### MATERIAL
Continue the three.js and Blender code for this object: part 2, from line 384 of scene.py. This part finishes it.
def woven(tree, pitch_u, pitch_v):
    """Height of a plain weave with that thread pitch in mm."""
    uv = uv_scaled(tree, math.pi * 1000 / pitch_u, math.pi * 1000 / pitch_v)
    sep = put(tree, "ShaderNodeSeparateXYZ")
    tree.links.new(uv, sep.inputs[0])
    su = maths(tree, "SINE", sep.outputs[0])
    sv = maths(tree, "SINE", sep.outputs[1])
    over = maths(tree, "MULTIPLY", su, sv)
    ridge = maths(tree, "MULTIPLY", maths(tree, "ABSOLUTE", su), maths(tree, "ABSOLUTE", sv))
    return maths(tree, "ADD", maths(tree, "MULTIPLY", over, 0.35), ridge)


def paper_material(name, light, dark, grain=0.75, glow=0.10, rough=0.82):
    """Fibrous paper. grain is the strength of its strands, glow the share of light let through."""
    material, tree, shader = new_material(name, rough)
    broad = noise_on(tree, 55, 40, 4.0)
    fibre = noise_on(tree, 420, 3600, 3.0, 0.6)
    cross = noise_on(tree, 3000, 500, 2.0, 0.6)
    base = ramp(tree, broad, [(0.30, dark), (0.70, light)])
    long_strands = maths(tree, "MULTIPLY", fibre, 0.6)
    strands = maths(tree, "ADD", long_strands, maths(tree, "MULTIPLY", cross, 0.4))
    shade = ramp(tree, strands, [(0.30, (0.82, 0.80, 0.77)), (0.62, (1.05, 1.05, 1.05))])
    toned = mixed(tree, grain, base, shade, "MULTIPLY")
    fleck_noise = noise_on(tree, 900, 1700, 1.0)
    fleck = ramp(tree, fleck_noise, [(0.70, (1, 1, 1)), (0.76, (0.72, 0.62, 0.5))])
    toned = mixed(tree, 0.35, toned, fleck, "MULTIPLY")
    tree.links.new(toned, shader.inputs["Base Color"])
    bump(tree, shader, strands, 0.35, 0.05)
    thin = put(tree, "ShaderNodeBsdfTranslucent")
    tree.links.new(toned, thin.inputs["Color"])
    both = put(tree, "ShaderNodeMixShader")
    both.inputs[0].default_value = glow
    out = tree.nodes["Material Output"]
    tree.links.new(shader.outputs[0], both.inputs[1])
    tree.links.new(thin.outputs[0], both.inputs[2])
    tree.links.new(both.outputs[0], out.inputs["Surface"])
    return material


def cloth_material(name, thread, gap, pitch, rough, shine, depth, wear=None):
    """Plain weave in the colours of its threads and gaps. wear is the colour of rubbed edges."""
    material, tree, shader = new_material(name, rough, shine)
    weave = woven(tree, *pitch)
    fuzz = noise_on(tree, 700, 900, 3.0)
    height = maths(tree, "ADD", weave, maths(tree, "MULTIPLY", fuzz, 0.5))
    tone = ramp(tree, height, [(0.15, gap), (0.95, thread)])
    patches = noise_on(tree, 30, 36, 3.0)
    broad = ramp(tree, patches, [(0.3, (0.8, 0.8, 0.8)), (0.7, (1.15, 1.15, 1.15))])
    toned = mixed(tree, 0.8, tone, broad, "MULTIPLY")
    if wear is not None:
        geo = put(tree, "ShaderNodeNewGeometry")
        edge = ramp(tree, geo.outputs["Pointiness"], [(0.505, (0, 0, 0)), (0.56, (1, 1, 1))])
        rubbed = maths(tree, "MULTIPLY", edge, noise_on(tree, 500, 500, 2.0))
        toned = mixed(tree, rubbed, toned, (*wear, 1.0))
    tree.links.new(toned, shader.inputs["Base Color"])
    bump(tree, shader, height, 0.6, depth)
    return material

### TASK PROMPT
Take the material above and return all of it exactly.

### EXERCISE SOLUTION
Continue the three.js and Blender code for this object: part 2, from line 384 of scene.py. This part finishes it.
def woven(tree, pitch_u, pitch_v):
    """Height of a plain weave with that thread pitch in mm."""
    uv = uv_scaled(tree, math.pi * 1000 / pitch_u, math.pi * 1000 / pitch_v)
    sep = put(tree, "ShaderNodeSeparateXYZ")
    tree.links.new(uv, sep.inputs[0])
    su = maths(tree, "SINE", sep.outputs[0])
    sv = maths(tree, "SINE", sep.outputs[1])
    over = maths(tree, "MULTIPLY", su, sv)
    ridge = maths(tree, "MULTIPLY", maths(tree, "ABSOLUTE", su), maths(tree, "ABSOLUTE", sv))
    return maths(tree, "ADD", maths(tree, "MULTIPLY", over, 0.35), ridge)


def paper_material(name, light, dark, grain=0.75, glow=0.10, rough=0.82):
    """Fibrous paper. grain is the strength of its strands, glow the share of light let through."""
    material, tree, shader = new_material(name, rough)
    broad = noise_on(tree, 55, 40, 4.0)
    fibre = noise_on(tree, 420, 3600, 3.0, 0.6)
    cross = noise_on(tree, 3000, 500, 2.0, 0.6)
    base = ramp(tree, broad, [(0.30, dark), (0.70, light)])
    long_strands = maths(tree, "MULTIPLY", fibre, 0.6)
    strands = maths(tree, "ADD", long_strands, maths(tree, "MULTIPLY", cross, 0.4))
    shade = ramp(tree, strands, [(0.30, (0.82, 0.80, 0.77)), (0.62, (1.05, 1.05, 1.05))])
    toned = mixed(tree, grain, base, shade, "MULTIPLY")
    fleck_noise = noise_on(tree, 900, 1700, 1.0)
    fleck = ramp(tree, fleck_noise, [(0.70, (1, 1, 1)), (0.76, (0.72, 0.62, 0.5))])
    toned = mixed(tree, 0.35, toned, fleck, "MULTIPLY")
    tree.links.new(toned, shader.inputs["Base Color"])
    bump(tree, shader, strands, 0.35, 0.05)
    thin = put(tree, "ShaderNodeBsdfTranslucent")
    tree.links.new(toned, thin.inputs["Color"])
    both = put(tree, "ShaderNodeMixShader")
    both.inputs[0].default_value = glow
    out = tree.nodes["Material Output"]
    tree.links.new(shader.outputs[0], both.inputs[1])
    tree.links.new(thin.outputs[0], both.inputs[2])
    tree.links.new(both.outputs[0], out.inputs["Surface"])
    return material


def cloth_material(name, thread, gap, pitch, rough, shine, depth, wear=None):
    """Plain weave in the colours of its threads and gaps. wear is the colour of rubbed edges."""
    material, tree, shader = new_material(name, rough, shine)
    weave = woven(tree, *pitch)
    fuzz = noise_on(tree, 700, 900, 3.0)
    height = maths(tree, "ADD", weave, maths(tree, "MULTIPLY", fuzz, 0.5))
    tone = ramp(tree, height, [(0.15, gap), (0.95, thread)])
    patches = noise_on(tree, 30, 36, 3.0)
    broad = ramp(tree, patches, [(0.3, (0.8, 0.8, 0.8)), (0.7, (1.15, 1.15, 1.15))])
    toned = mixed(tree, 0.8, tone, broad, "MULTIPLY")
    if wear is not None:
        geo = put(tree, "ShaderNodeNewGeometry")
        edge = ramp(tree, geo.outputs["Pointiness"], [(0.505, (0, 0, 0)), (0.56, (1, 1, 1))])
        rubbed = maths(tree, "MULTIPLY", edge, noise_on(tree, 500, 500, 2.0))
        toned = mixed(tree, rubbed, toned, (*wear, 1.0))
    tree.links.new(toned, shader.inputs["Base Color"])
    bump(tree, shader, height, 0.6, depth)
    return material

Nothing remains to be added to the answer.